EXERCISE BRIEF
Find every line with the word "axis" and report how many there are, without any other text.

SUPPLIED RECORDS
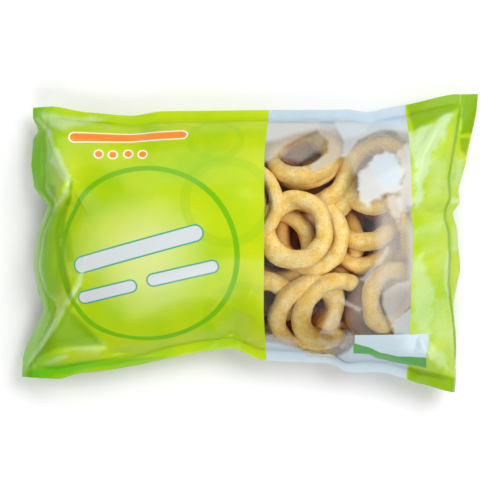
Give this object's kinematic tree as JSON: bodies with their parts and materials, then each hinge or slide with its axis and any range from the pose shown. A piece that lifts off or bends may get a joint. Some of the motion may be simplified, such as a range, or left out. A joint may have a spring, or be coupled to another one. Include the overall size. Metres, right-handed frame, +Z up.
{
  "type": "sealed bag of frozen onion rings",
  "caption": "Filled pillow bag of printed plastic film with a clear window, showing crumbed onion rings inside, lying on its back.",
  "frame": {"origin": "middle of the bag's footprint, on the surface it lies on", "axes": "+X along the bag from one end seal to the other, +Y across it to its upper long edge as the front is read, +Z up out of the printed front"},
  "size_m": [0.3806, 0.248, 0.0798],
  "materials": {
    "printed_film": "glossy plastic film printed in yellow green, with a darker green ring and pale bars",
    "clear_film": "clear plastic film, slightly hazy and bluish where its layers lie together",
    "crumb": "matte golden breadcrumb coating on frozen onion rings"
  },
  "bodies": {
    "root": {"bag": "printed_film"}
  },
  "joints": []
}
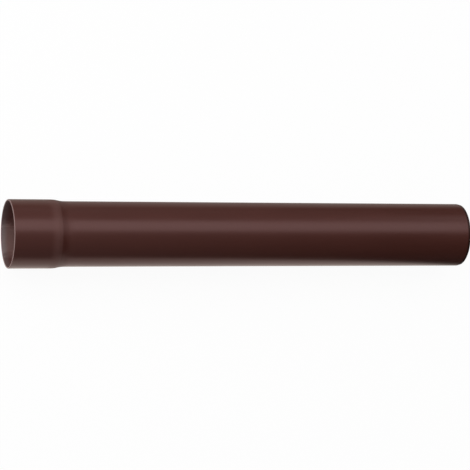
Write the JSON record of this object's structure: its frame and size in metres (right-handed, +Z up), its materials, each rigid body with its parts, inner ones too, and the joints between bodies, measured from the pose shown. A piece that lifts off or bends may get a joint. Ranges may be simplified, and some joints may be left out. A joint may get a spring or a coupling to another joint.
{
  "type": "pvc pipe",
  "caption": "Round rigid PVC downpipe, dark brown, with a push-fit socket formed on one end and a chamfered plain end.",
  "frame": {"origin": "centre of the socket's mouth, on the pipe's axis; the pipe lies level and its lowest line is 39.4 mm below", "axes": "+X along the pipe's axis from the socket's mouth to the plain end, +Z up"},
  "size_m": [0.5577, 0.0788, 0.0788],
  "materials": {
    "pipe_plastic": "smooth extruded rigid PVC, chocolate brown right through, satin gloss"
  },
  "bodies": {
    "root": {"pipe": "pipe_plastic"}
  },
  "joints": []
}
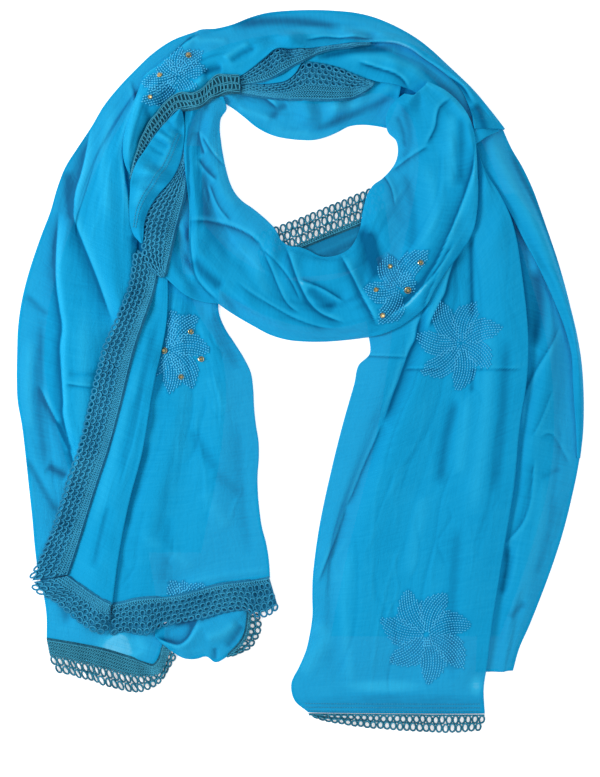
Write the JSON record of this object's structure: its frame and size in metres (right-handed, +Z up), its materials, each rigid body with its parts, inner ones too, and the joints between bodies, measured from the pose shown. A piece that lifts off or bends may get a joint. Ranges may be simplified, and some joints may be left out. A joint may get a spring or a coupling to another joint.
{
  "type": "dupatta stole, a long chiffon scarf lying flat, wound once round a neck opening",
  "caption": "Turquoise chiffon dupatta lying flat, wound once round a neck opening, with lace edges and tone-on-tone flowers.",
  "frame": {"origin": "middle of the stole's outline, on the surface it lies on", "axes": "+Z up out of the surface it lies on, +Y from the tails toward the back of the neck, +X toward the plain tail"},
  "size_m": [0.5403, 0.6885, 0.0233],
  "materials": {
    "turquoise_chiffon": "sheer crinkled chiffon, soft sheen",
    "chiffon_folded": "the same chiffon in folded layers, deeper",
    "cotton_lace": "matt crochet lace, teal",
    "embroidery_thread": "tone-on-tone chain stitch, soft shine",
    "gold_stone": "small faceted foiled stones"
  },
  "bodies": {
    "root": {"folded_layers_inside": "chiffon_folded", "cowl_layers_inside": "chiffon_folded", "neck_back_panel": "chiffon_folded", "neck_back_lace": "cotton_lace", "outer_left_fall": "turquoise_chiffon", "left_under_lace": "cotton_lace", "outer_right_fall": "turquoise_chiffon", "outer_right_band": "turquoise_chiffon", "twisted_flap": "turquoise_chiffon", "twisted_flap_lace": "cotton_lace", "left_tail_front": "turquoise_chiffon", "left_front_end_lace": "cotton_lace", "left_tail_edge_strip": "turquoise_chiffon", "left_side_lace": "cotton_lace", "left_strip_end_lace": "cotton_lace", "right_tail_front": "turquoise_chiffon", "right_tail_end_lace": "cotton_lace", "back_neck_inner_band": "turquoise_chiffon", "nape_shoulder_band": "turquoise_chiffon", "nape_lower_lace": "cotton_lace", "nape_wedge": "turquoise_chiffon", "nape_upper_lace": "cotton_lace", "cowl_under_fold": "turquoise_chiffon", "cowl_under_lace": "cotton_lace", "cowl": "turquoise_chiffon", "collar_outer_band": "turquoise_chiffon", "shoulder_edge_lace": "cotton_lace", "left_shoulder_leaf": "turquoise_chiffon"}
  },
  "joints": []
}
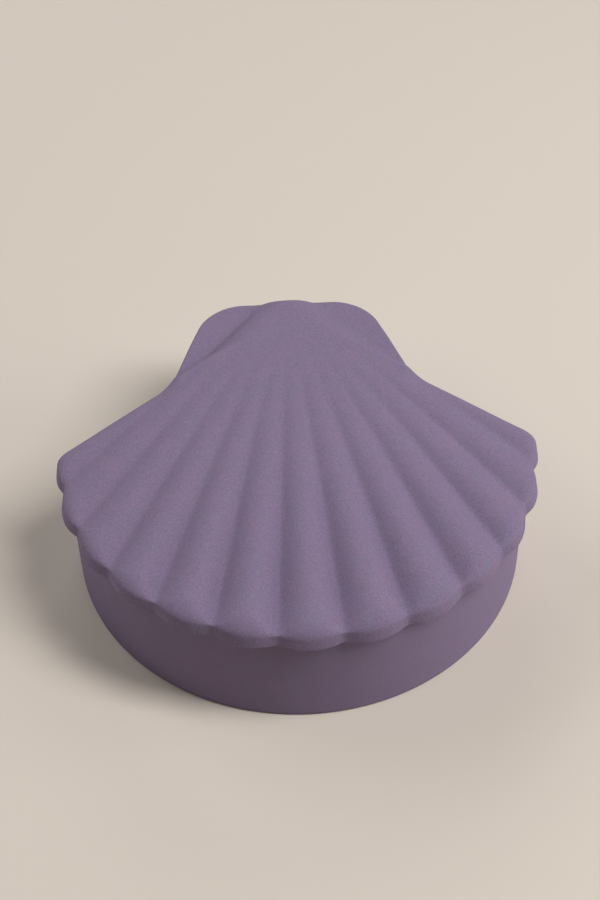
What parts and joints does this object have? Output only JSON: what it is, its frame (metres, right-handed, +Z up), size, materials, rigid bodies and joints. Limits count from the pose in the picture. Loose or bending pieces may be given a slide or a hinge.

TASK SOLUTION
2